**Stated task:** Repeat the listing below in full, exactly as it stands.

**Dataset excerpt:**
┄┄┄┄┄┄┄┄┄┄
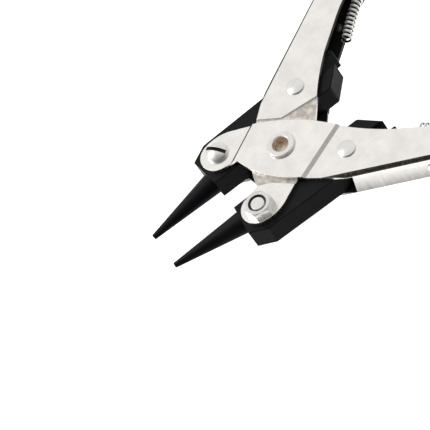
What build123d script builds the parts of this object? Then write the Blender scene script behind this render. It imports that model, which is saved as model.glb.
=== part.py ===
from build123d import *
import os
from math import asin, atan2, cos, degrees, radians, sin, tan

os.makedirs("parts", exist_ok=True)

# Parallel-action round nose pliers, lying flat and open.
# Everything is drawn about the main pivot at mid thickness, and written out with the origin on
# the pivot's axis in the plane of the handles' front faces. +X points to the handle ends, the jaw
# tips are at -X, +Y is the upper side and +Z the front. Lengths are in mm, angles in degrees.

# ---- linkage ----
ARM = 21.4            # main pivot to each jaw screw, and to each tail pin
SCREW_ANGLE = 39.7    # jaw screw above the centre line ahead of the pivot, when open
TAIL_ANGLE = 46.7     # tail pin above the centre line behind the pivot, when open
SQUEEZE = 18.4        # turn of each handle from open to closed
JAW_GAP_CLOSED = 0.02

# ---- thicknesses, measured from the mid plane ----
JAW_HALF = 4.1
CHEEK_IN = 4.15       # inner face of the handle cheeks
SHEET = 1.3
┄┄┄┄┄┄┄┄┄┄
**Full answer:**
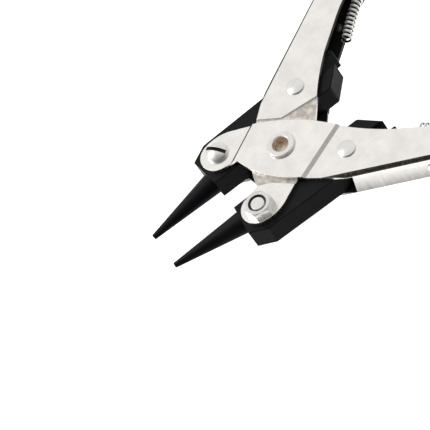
What build123d script builds the parts of this object? Then write the Blender scene script behind this render. It imports that model, which is saved as model.glb.
=== part.py ===
from build123d import *
import os
from math import asin, atan2, cos, degrees, radians, sin, tan

os.makedirs("parts", exist_ok=True)

# Parallel-action round nose pliers, lying flat and open.
# Everything is drawn about the main pivot at mid thickness, and written out with the origin on
# the pivot's axis in the plane of the handles' front faces. +X points to the handle ends, the jaw
# tips are at -X, +Y is the upper side and +Z the front. Lengths are in mm, angles in degrees.

# ---- linkage ----
ARM = 21.4            # main pivot to each jaw screw, and to each tail pin
SCREW_ANGLE = 39.7    # jaw screw above the centre line ahead of the pivot, when open
TAIL_ANGLE = 46.7     # tail pin above the centre line behind the pivot, when open
SQUEEZE = 18.4        # turn of each handle from open to closed
JAW_GAP_CLOSED = 0.02

# ---- thicknesses, measured from the mid plane ----
JAW_HALF = 4.1
CHEEK_IN = 4.15       # inner face of the handle cheeks
SHEET = 1.3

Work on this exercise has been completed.